Tuesday, April 24, 2007

Joyful Home-Part 5

First of all, let me say that my children are wonderful. Furthermore, let me say that the fact of their being wonderful is essential to the rest of the things that I have to say to you. It is not essential in the sense that my children need to be perfect in order to teach you something about raising godly kids. That is not really what I mean. I do think that I have to have some moral authority in order to speak to you on this subject. Thus, my children should be well behaved, godly, happy examples. It would be no help to you to write these things if my own children had already turned out stinkers. So, they should be good children by a fairly high objective standard. I think they meet that standard.

What I mean by ‘my children are wonderful’ has as much to do with my wife and I as it does to do with them. What I want to say is that we are pleased with them. And this pleasure derives not just in their external behavior towards us but in the very fact of being parents and the joy that it brings us to be their parents.

A word of caution here. This is much more than just thinking that you love your children and then turning a blind eye to their every fault. Children can be pleasant or unpleasant based upon how they behave. And that behavior is largely governed by the parent’s ability to see, even with some objectivity, and then to act. Some parents cannot see anything negative in regards to their own children and thus fail to teach them or discipline them in any way. The Bible has a word for this. It is called hatred.

Other parents, however, see far too much. Actually, seeing is not the problem. How you see is the problem. Some parents, especially those who are trying to do a really, really good job of raising their children, can ‘only’ see defects and they spend all of their time chasing down those defects. In this case, the children are not good enough and never will be. There is a bias towards perfectionism on the part of the parent that can never allow the children to have passed the test. That kind of parent will never be able to say, along with me, that “My children are wonderful.”

By wonderful I do not mean perfect. By wonderful I do not mean sinless. My kids make lots of mistakes. They commit plenty of sins. I try to look at them with my eyes open, seeing that they are sinners, immature, still a tad foolish. This is the way they are because they are children.

However, the fact that they are children does not take from me the great pleasure of enjoying them. It is helpful for us to understand this. I think many Christians, perhaps especially in our own Reformed tradition, misunderstand God, and then reenact that misunderstanding as they parent their own children. They see God as an austere Father who cannot tolerate sin in any fashion, Who is just waiting for us to slip up so that He can squash us. Is it any wonder that fathers who view the Father this way, tend to be harsh, critical and unpleased?

I must confess that I must fight this tendency. I think moms tend to be more critical of girls, dads to their sons. But there is so much in our children to be pleased with. Why not see it and find great pleasure? It is not the same thing to have high standards for your children in behavior, education and Christian witness and to be highly critical when they do not meet your perfectionistic standards. In fact, if you have high standards the children will tend to live up to them or at least live up towards them. But if you are highly critical about shortcomings, then the children will react against this. They can feel, even if they cannot understand, the hypocrisy of your demands and your behavior. Your hypercritical attitude is far worse than their failure to vacuum the carpet just so, or set the table just right, or put the napkin on the lap at the right time. Your critical attitude is even worse than their sour face towards sister, a lazy morning of school work, or a host of other shortcomings.
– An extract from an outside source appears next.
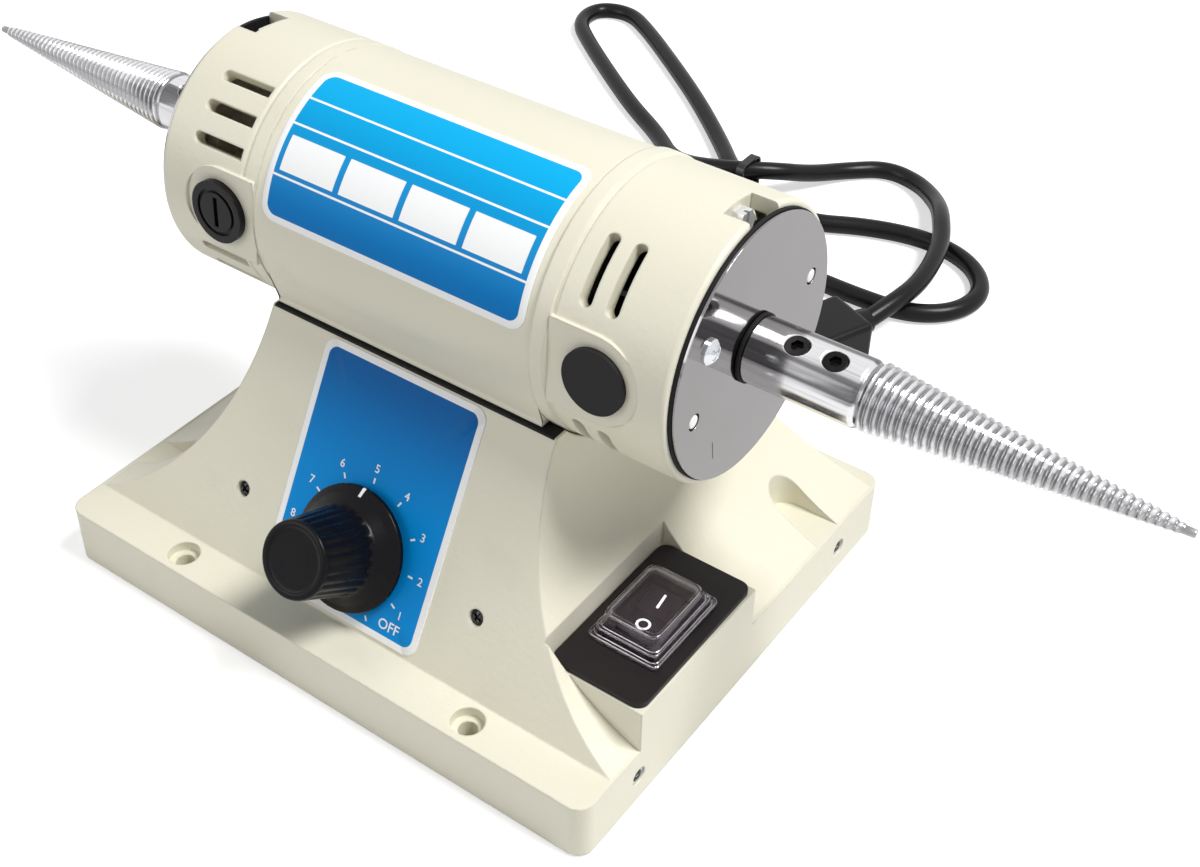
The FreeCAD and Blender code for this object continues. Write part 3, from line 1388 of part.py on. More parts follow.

I will discuss these issues more as we discuss the needed pleasant aroma of the home in raising godly children. However, suffice to say here that in order to say that your children are wonderful you have to see that it is actually the case, believe it and act as if it was so.

I really do think my children are wonderful. We still have a lot of work to do with some of them. The oldest is seventeen. We are mostly done training her in our home. She should be an adult now. We just need to learn how to let her stand on her own feet. The youngest is five. He still needs a lot of day to day training. But for both of them, and the four in between, it truly has been a labor of, not only love, but also pleasure, in training them up in the way that they should go. By God’s grace, we have not been disappointed. They are all a testament of God’s grace to us and to our children.

A last word about our children that also applies to yours. This job of parenting is done by the grace of God. We can see by the fruit that we have done well. Not perfect. There are many better parents. Can’t say that I have seen better children, though. Remember, mine are wonderful. But this is not done by perfect parents who have read all the right books and have the perfect answer to every potential problem. Raising children takes wisdom by relying upon God’s Holy Spirit to lead.